Will Pavel ever return to Ukraine? Will his son, now five years old, ever see his home country first hand? The 30-year old hockey journeyman doesn't know and says it will be decades before he would even consider going back, but the family has rebuilt its life stateside, making Hampton Roads home.
"In the United States, it's always safe," Padakin pointed out. "I can let my son go play on the streets. I can let my son go to school and don't think it will be an air-emergency signal and [he'll] need to run in the basement."
It's a horror from which he can shield his child, and professionally, he's returned to that arena that left such a lasting impression on him some nine years ago.
"We're just glad he's on our team and separating the life stuff to getting back to hockey," Carr noted. "I think it's really given him a lot of oxygen for him and his family."

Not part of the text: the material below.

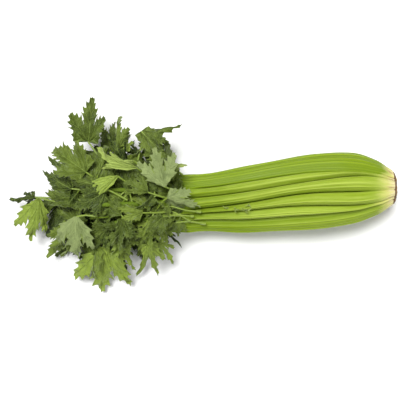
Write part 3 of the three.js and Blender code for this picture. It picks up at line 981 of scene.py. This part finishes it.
# Leaves that show clearly: their blade, its shade from dark 0 to yellow 1, and its width and bends.
LEAF_LOOKS = {
    "leaf_side_4": dict(kind="broad", tone=0.14, width=0.85, roll=0.1, lopsided=0.2),
    "leaf_low_4": dict(kind="fan", tone=0.42, width=1.1, roll=0.0, fold=-0.1, twist=0.0, stretch=1.08),
    "leaf_side_3": dict(kind="fan", tone=0.42, width=0.78, roll=-0.2, fold=-0.25),
    "leaf_mid_7": dict(kind="fan", tone=0.34, width=1.05, roll=0.1, fold=-0.3, pale=True),
    "leaf_side_7": dict(kind="narrow", tone=0.12, width=1.0),
    "leaf_high_2": dict(kind="broad", tone=0.12, width=0.75, turned=True),
    "leaf_front_1": dict(kind="broad", tone=0.28, width=0.9, fold=-0.5, pale=True, stretch=1.2),
    "leaf_top_1": dict(kind="fan", tone=0.28, width=1.05, roll=-0.3, pale=True, stretch=1.4),
    "leaf_high_8": dict(kind="young", tone=0.85, width=0.6, curl=1.2, fold=0.5),
    "leaf_high_3": dict(kind="young", tone=0.9, width=0.6, curl=1.5, fold=-0.6),
    "leaf_high_6": dict(kind="young", tone=0.62, width=0.9, fold=-0.5, roll=0.3),
    "leaf_side_5": dict(kind="young", tone=0.7, width=0.7),
    "leaf_front_2": dict(kind="young", tone=0.95, width=0.7, curl=1.9),
    "leaf_side_1": dict(kind="narrow", tone=0.34, width=0.7),
    "leaf_side_2": dict(kind="narrow", tone=0.36, width=0.7),
    "leaf_low_1": dict(kind="narrow", tone=0.32, width=0.75),
    "leaf_low_5": dict(kind="narrow", tone=0.32, width=0.85),
    "leaf_low_3": dict(kind="narrow", tone=0.10, width=1.0),
    "leaf_high_5": dict(kind="broad", tone=0.24, width=0.8, roll=0.5),
    "leaf_high_4": dict(kind="broad", tone=0.06, width=0.8, roll=-0.5),
    "leaf_mid_3": dict(kind="broad", tone=0.16, width=1.05, roll=0.15, stretch=1.1),
    "leaf_high_1": dict(kind="broad", tone=0.08, width=0.9),
}
YOUNG_LEAVES = {"leaf_front_2", "leaf_side_5", "leaf_high_3", "leaf_high_8"}
BLADE_FROM = 2
STEM_RADIUS = 0.0013

# Pairs of leaflets below the blade. A leaf with looks of its own has as many as this says, or none,
# and every other leaf has the usual number.
PAIRS = {"leaf_low_3": 1, "leaf_high_4": 1, "leaf_mid_3": 1, "leaf_high_1": 2, "leaf_high_5": 1}
USUAL_PAIRS = 2
PAIR_TURNS = (math.radians(60), math.radians(60) + 0.6)
PAIR_SIZE = 0.9
PAIR_STEM = 0.12
PAIR_FLOOR = 0.003


def finish_leaf(title, blades, stems):
    """Blades get their thickness and their two finishes, and are joined to their stems."""
    for blade in blades:
        for material in (LEAF_TOP, LEAF_UNDER, LEAF_TOP):
            blade.data.materials.append(material)
    sheet = join(blades)
    wall = sheet.modifiers.new("thickness", "SOLIDIFY")
    wall.thickness = BLADE_THICKNESS
    wall.offset = -1
    wall.material_offset = 1
    wall.material_offset_rim = 1
    bpy.ops.object.modifier_apply(modifier=wall.name)
    stem = join(stems)
    stem.data.materials.append(LEAF_STEM)
    leaf = join([sheet, stem])
    leaf.name = title
    bpy.ops.object.shade_smooth_by_angle(angle=math.radians(60))
    return leaf


def random_shape(rng, looks, curl, roll):
    """A blade's own bends, with those that its leaf is given.

    Angles are in radians and sizes in shares of the blade's length.
    """
    shape = {
        "width": rng.uniform(0.75, 1.0),
        "curl": curl,
        "roll": rng.uniform(-roll, roll),
        "fold": rng.uniform(-1.0, 0.5),
        "twist": rng.uniform(-0.9, 0.9),
        "ruffle": rng.uniform(0.07, 0.14),
        "droop": rng.uniform(-0.05, 0.2),
        "lopsided": rng.uniform(-0.2, 0.2),
    }
    for key, value in looks.items():
        if key in shape:
            shape[key] = value
            if key == "roll":
                shape["twist"] *= 0.4
    return SimpleNamespace(**shape, phases=rng.uniform(0, 2 * math.pi, 3), waves=rng.uniform(3.6, 6.0))


def make_leaf(name, seed):
    """One leaf along its CAD node: its stem, the leaflet at its end and often a lower pair."""
    rng = np.random.default_rng(seed)
    looks = LEAF_LOOKS.get(name, {})
    centres = leaf_rings(name)
    foot, tip = centres[BLADE_FROM], centres[-1]
    kind = looks.get("kind", ("broad", "fan", "broad", "narrow")[int(rng.integers(4))])
    tone = looks.get("tone", rng.uniform(0.05, 0.30) ** 1.1)
    length = np.linalg.norm(tip - foot)
    first = unit(centres[BLADE_FROM + 2] - foot)
    last = unit(tip - centres[-3])
    curl = float(np.clip(math.acos(np.clip(first @ last, -1, 1)), 0.3, 1.3))
    title = name.replace("leaf", "celery_leaf")
    stem_route = [centres[0], (centres[0] + centres[1]) / 2, centres[1], (centres[1] + foot) / 2, foot]
    if looks.get("turned"):
        foot, tip = tip, foot
        stem_route += [(centres[4] + foot) / 2, foot]
    tip = foot + (tip - foot) * looks.get("stretch", 1.0)
    stems = [put_stem(title, stem_route, STEM_RADIUS, STEM_RADIUS * 0.7)]
    shape = random_shape(rng, looks, curl, 0.6)
    blades = [put_blade(title + "_blade", kind, foot, tip, tone, shape, looks.get("pale", False))]
    for pair in range(PAIRS.get(name, 0 if name in LEAF_LOOKS else USUAL_PAIRS)):
        along = unit(foot - centres[0])
        side, up = axes_along(along)
        for hand in (-1, 1):
            turn = PAIR_TURNS[pair] + rng.uniform(-0.35, 0.35)
            way = unit(math.cos(turn) * along + hand * math.sin(turn) * side - rng.uniform(-0.2, 0.7) * up)
            start = (centres[1], centres[0])[pair] + (foot - centres[1]) * rng.uniform(0.1, 0.5)
            root = start + way * length * PAIR_STEM
            end = root + way * length * PAIR_SIZE * rng.uniform(0.8, 1.15)
            root[2] = max(root[2], PAIR_FLOOR)
            end[2] = max(end[2], PAIR_FLOOR)
            route = [start, (start + root) / 2, root]
            stems.append(put_stem("pair_stem", route, STEM_RADIUS * 0.7, STEM_RADIUS * 0.5))
            shape = random_shape(rng, {}, rng.uniform(0.3, 1.4), 1.0)
            pair_kind = ("broad", "fan", "narrow")[int(rng.integers(3))]
            pair_tone = max(0.0, tone + rng.uniform(-0.1, 0.16))
            blades.append(put_blade("pair_blade", pair_kind, root, end, pair_tone, shape))
    leaf = finish_leaf(title, blades, stems)
    grow(leaf, "young_leaf" if name in YOUNG_LEAVES else "leaf", name)


leaf_names = sorted(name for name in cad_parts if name.startswith("leaf"))
for seed, name in enumerate(leaf_names):
    make_leaf(name, seed + 1)


# ---- The side leaves ------------------------------------------------------------------------------
# Smaller leaves of the same soft kind, which fill the head between the large ones. They grow on short
# stems, alternately from both sides of every outer and inner stalk past its knee.

CROWD_REACHES = (0.244, 0.268, 0.292)
CROWD_LENGTH = (0.036, 0.052)
CROWD_STEM = 0.012
CROWD_SPLAY = 8
CROWD_SIDES = (-0.068, 0.082)
CROWD_TAPER = 0.8
TAPER_TO = 0.29
CROWD_HEIGHTS = (0.004, 0.080)
CROWD_SEEDS = 100
BARE_KNEES = {"stalk_outer_e", "stalk_outer_f", "stalk_outer_g"}


def crowd_leaves(node, rings, seed):
    """The side leaves of one stalk, from its knee to its tip."""
    rng = np.random.default_rng(seed)
    at, centres, _ = ring_middles(rings)
    blades, stems = [], []
    for number, reach in enumerate(CROWD_REACHES):
        reach = reach + rng.uniform(-0.006, 0.006)
        if reach > at[-1] - 0.004 or (number == 0 and node in BARE_KNEES):
            continue
        y, z = follow(np.array([reach]), at, centres)[0]
        start = np.array((CUT_X - reach, y, z))
        hand = -1 if (number + seed) % 2 else 1
        back = rng.uniform(0.1, 0.9)
        aside = hand * rng.uniform(0.5, 1.1) + y * CROWD_SPLAY
        way = unit((-back, aside, rng.uniform(-0.35, 0.35)))
        root = start + way * CROWD_STEM
        end = root + way * rng.uniform(*CROWD_LENGTH)
        near_side = CROWD_SIDES[0] + CROWD_TAPER * max(0.0, TAPER_TO - reach)
        for point in (root, end):
            point[1] = np.clip(point[1], near_side, CROWD_SIDES[1])
            point[2] = np.clip(point[2], *CROWD_HEIGHTS)
        route = [start, (start + root) / 2, root]
        stems.append(put_stem("crowd_stem", route, STEM_RADIUS, STEM_RADIUS * 0.6))
        shape = random_shape(rng, {}, rng.uniform(0.3, 1.4), 1.1)
        kind = ("broad", "fan", "narrow", "broad")[int(rng.integers(4))]
        # The side leaves' tone is drawn low and dark: partly their own random tone, partly painted shade for
        # the inside of the head.
        blades.append(put_blade("crowd_blade", kind, root, end, rng.uniform(0.0, 0.55) ** 1.7, shape))
    leaf = finish_leaf(node.replace("stalk", "celery_side_leaves"), blades, stems)
    grow(leaf, "leaf")


for seed, name in enumerate(outer_names + inner_names):
    crowd_leaves(name, stations(name), seed + CROWD_SEEDS)


# ---- The side shoots ------------------------------------------------------------------------------
# Thin stems with a thicker foot that leave the lower stalks at their knees, and tiny young leaves that
# lie curled in the seam between two stalks. A place is the reach from the cut, then sideways and up.

SHOOTS = (
    ((0.214, -0.0295, 0.0520), (0.228, -0.0275, 0.0550), (0.246, -0.0290, 0.0560), (0.262, -0.0330, 0.0520)),
    ((0.219, -0.0165, 0.0610), (0.232, -0.0150, 0.0650), (0.248, -0.0110, 0.0650), (0.262, -0.0120, 0.0600)),
    ((0.226, -0.0215, 0.0590), (0.240, -0.0200, 0.0625), (0.256, -0.0170, 0.0620)),
    ((0.230, -0.0255, 0.0570), (0.243, -0.0180, 0.0640), (0.254, -0.0140, 0.0650)),
)
SHOOT_STEPS = 13
SHOOT_RADIUS = 0.0010
KNOB_RADIUS = 0.0017
SEAM_REACHES = (0.162, 0.168, 0.174, 0.179, 0.186)
SEAM_SIDE = -0.0135
SEAM_LIFT = 0.0008
CURL_LENGTH = 0.009

shoot_stems = []
for route in SHOOTS:
    places = np.array([(CUT_X - reach, y, z) for reach, y, z in route])
    steps = np.linspace(0, len(places) - 1, SHOOT_STEPS)
    smooth = follow(steps, np.arange(len(places)), places)
    shoot_stems.append(put_stem("shoot", list(smooth), SHOOT_RADIUS, SHOOT_RADIUS * 0.6))
    knob = [smooth[0] + (smooth[0] - smooth[1]) * share for share in (1.0, 0.6, 0.0, -0.6)]
    shoot_stems.append(put_stem("knob", knob, KNOB_RADIUS, KNOB_RADIUS))
rng = np.random.default_rng(9)
shoot_blades = []
for reach in SEAM_REACHES:
    bundle = follow(np.array([reach]), BUNDLE_AT, BUNDLE)[0]
    top = bundle[1] + bundle[3] * math.sqrt(1 - ((SEAM_SIDE - bundle[0]) / bundle[2]) ** 2)
    root = np.array((CUT_X - reach, SEAM_SIDE + rng.uniform(-0.001, 0.001), top + SEAM_LIFT))
    end = root + unit((rng.uniform(-1, 1), rng.uniform(-0.15, 0.3), 0.3)) * CURL_LENGTH
    shape = random_shape(rng, {"width": 0.8}, rng.uniform(1.4, 2.4), 1.2)
    shoot_blades.append(put_blade("curl", "narrow", root, end, rng.uniform(0.85, 1.0), shape))
shoots = finish_leaf("celery_side_shoots", shoot_blades, shoot_stems)
grow(shoots, "young_leaf")
for mesh in BLADES.values():
    bpy.data.meshes.remove(mesh)


# ---- The table, the light and the camera ----------------------------------------------------------
# A plain white table. Two wide soft lights stand above it, one stronger and one that fills the
# shadows, with a little light from all round. The camera looks straight down.

VIEW_HEIGHT = 0.96
VIEW_CENTRE = (0.0, -0.004)
LENS = 74.7
SENSOR = 36.0
SOFT_LIGHT = 0.20

deselect()
bpy.ops.mesh.primitive_plane_add(size=6)
table = bpy.context.object
table.name = "table"
white, _, white_shader = new_material("white_table", 0.9)
white_shader.inputs["Base Color"].default_value = (0.9, 0.9, 0.9, 1)
table.data.materials.append(white)

world = bpy.data.worlds.new("studio")
world.use_nodes = True
world_nodes = Nodes(world.node_tree)
background = world.node_tree.nodes["Background"]
background.inputs["Color"].default_value = (1, 1, 1, 1)
seen = world_nodes.add("ShaderNodeLightPath").outputs["Is Camera Ray"]
world_nodes.link(world_nodes.plus(seen, SOFT_LIGHT, clamp=True), background.inputs["Strength"])
bpy.context.scene.world = world

for name, place, softness, strength in (
    ("key_light", (-0.35, 0.5, 1.5), 25, 4.2),
    ("fill_light", (1.1, -0.5, 0.9), 45, 1.2),
):
    deselect()
    bpy.ops.object.light_add(type="SUN", location=place)
    light = bpy.context.object
    light.name = name
    light.data.angle = math.radians(softness)
    light.data.energy = strength
    light.rotation_euler = (Vector((0, 0, 0)) - Vector(place)).to_track_quat("-Z", "Y").to_euler()

deselect()
bpy.ops.object.camera_add(location=(*VIEW_CENTRE, VIEW_HEIGHT), rotation=(0, 0, 0))
camera = bpy.context.object
camera.name = "view_from_above"
camera.data.lens = LENS
camera.data.sensor_width = SENSOR
camera.data.clip_start = 0.01
bpy.context.scene.camera = camera
bpy.context.scene.view_settings.view_transform = "Standard"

"We love playing here," added Padakin. "I love being in the locker room. Every person in the organization wants to help, but on the other hand, here I'm working, I'm helping the [Norfolk Admirals], I'm in this organization."
Through it all, Pavel has chosen happiness. Sure, there are hard days, the anger, the fear for family members still in Ukraine, but he relies on the power of positivity to get him through, both on and off the ice.
"Why do I need to be sad?," he said. "You need to move forward and start your new life from the start. It's a little hard, but if you're always thinking about how bad everything [is], then it will be bad. If you think positive, everything will be great."
While Pavel's in-laws remain in Kherson, other members of his family, including his parents, live in Kiev, which he says is not as dangerous with it being the protected capital city in the western part of the country.
You can catch Pavel Padakin all season with the Admirals at the Scope.